Thane Rosenbaum is a distinguished law professor. He is the director of the Forum on Law, Culture & Society, hosted by NYU Law School. He is actively involved in Jewish life and is popular lecturer, writer, novelist, and essayist. As the child of Holocaust survivors, his earlier work had drawn on themes of dislocation and the ongoing trauma that survivors experienced and passed on to the succeeding generations. He graduated from the University of Florida, and he earned his JD from the University of Miami School of Law, where he was a Harvey T. Reid Scholar and served as Editor-in-Chief of the University of Miami Law Review. So he knows the Miami scene very well, and his familiarity with the local scene is one of the highlights of How Sweet It Is!

Into this setting he brings the familiar personae of Meyer Lansky, Isaac Bashevis Singer, Fidel Castro, Frank Sinatra, Jackie Gleason, and Muhammad Ali. All of them were sometime denizens of Miami Beach. Jewish swimming legend Marc Spitz features prominently, and we are introduced to an atheist rabbi who bears as much resemblance to a rabbi as a drunken Cossack on hallucinogens. But we might be inclined to forgive him because he is a holocaust survivor. So too are Jacob and Sophie Posner, who struggle in their different ways to cope with life. Their neglected son, Adam, finds his own way of growing up in a context that bears a close resemblance to Hades, heat included.

Sophie Posner finds relief in gambling, and this leads her into the clutches of Meyer Lansky, who has just been extradited to the USA from Israel (that part, of course, is true). He finds his empire in disarray. He recognizes Sophie’s combination of brilliant amorality and deep post-Holocaust dysfunction. He employs her to knock his aging and incompetent associates into shape. She rises in the organization to become his consigliere. Meanwhile her husband accepts her absence and struggles to survive, himself in his own post-traumatic world. Adam turns to running and baseball, at which he excels. It is a metaphor for his desire to escape. In a scene reminiscent of Philip Roth, he stumbles on a hippy orgy in Flamingo Park the night before the Democratic convention.

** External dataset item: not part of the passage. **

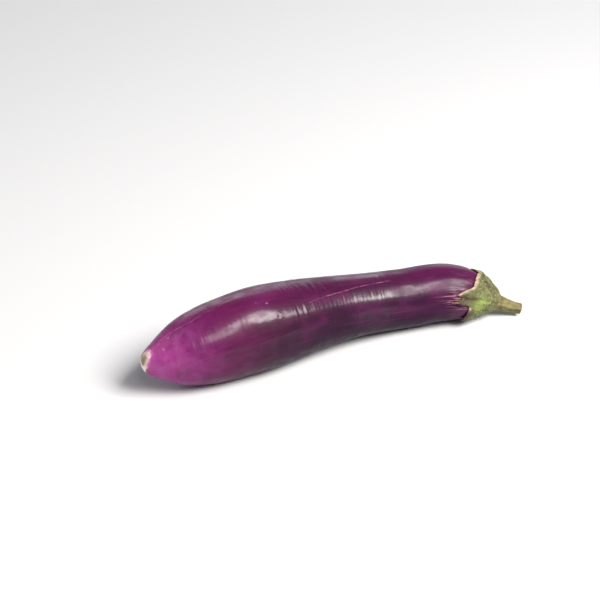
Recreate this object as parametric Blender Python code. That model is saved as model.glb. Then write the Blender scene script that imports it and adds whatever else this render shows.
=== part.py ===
"""A long purple eggplant, picked and lying on its side.

It has three pieces: the fruit with the scar of its flower at one end, the calyx
whose pointed sepals clasp the other end, and the cut stem. The stem points to +X,
the fruit rests on two small flat spots at z = 0, and the origin is the middle of
the footprint. Lengths are metres.
"""

import functools
import math

import bmesh
import bpy
import numpy as np
from mathutils import Vector, noise

# The fruit, along X from the flower's scar, which bulges a little past 0, to the end under the calyx.
SCAR_X = -0.0014
FRUIT_END_X = 0.2205
BELLY_RADIUS = 0.0251
NECK_RADIUS = 0.0183
SCAR_RADIUS = 0.0056

# The calyx and the stem go on from the fruit along the same spine.
COLLAR_X = 0.2300
COLLAR_RADIUS = 0.0046
STEM_END_X = 0.2420
STEM_RADIUS = 0.0036
STEM_END_RADIUS = 0.0034

# The spine that all sections stand on: X, then its sideways bend and its height.
# Under the belly and the neck it is a little lower than the radius, which makes the flat spots.
SPINE = (
    (SCAR_X, 0.0000, 0.0219),
    (0.026, 0.0005, 0.0224),
    (0.073, 0.0014, 0.0243),
    (0.130, 0.0022, 0.0222),
    (0.170, 0.0000, 0.0183),
    (0.198, -0.0066, 0.0186),
    (0.216, -0.0138, 0.0155),
    (0.234, -0.0218, 0.0072),
    (0.252, -0.0298, 0.0018),
)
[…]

I don’t know how much of all this is based on Mr. Rosenbaum’s experience of Miami and indeed parents who survived the horrors or how much on a very fertile imagination. By now you have realized that this book is a comic pastiche—highly entertaining, unpredictable, and an exercise in cross-everything in a multicultural cocoon. As such it is a novel of our times, and yet of course it isn’t because it is set some 40 years ago.

The contrast with today is significant. Miami Beach is not the same, and Judaism is not the same. Both have stabilized and established themselves. Just as the Mafia has turned to white-collar schemes, so Jewish life in America has gotten over its mad rush to escape its roots. More and more Jews now realize that either the religion takes itself seriously or it disappears. This is a requiem for an era gone by that, frankly, offered little of substance.

In satirizing that world, Mr. Rosenbaum has achieved two things. On the face of it he has given us a funny, enjoyable read and a nostalgic look at a place and a time gone by. But on a serious level, he has shown us how empty and valueless it all was. A period of transition, in many ways its aftermath was a cultural dissonance that turned too many Jews into the soulless, hollow version that Woody Allen portrays. Thank goodness we have rebounded and reestablished a Jewish life of study, conviction, and commitment that we can be proud of, instead of being embarrassed by.

This is the season of remembering–Yom Hashoah, Yom HaZikaron, Yom Ha’Atzmaut–the tragedies and the triumphs. It is a time to remember that defeat and victory, humiliation and triumph, are two sides of the coin of history. For all that this book laughs at tragedy and failure. it also celebrates the spirit of life and survival.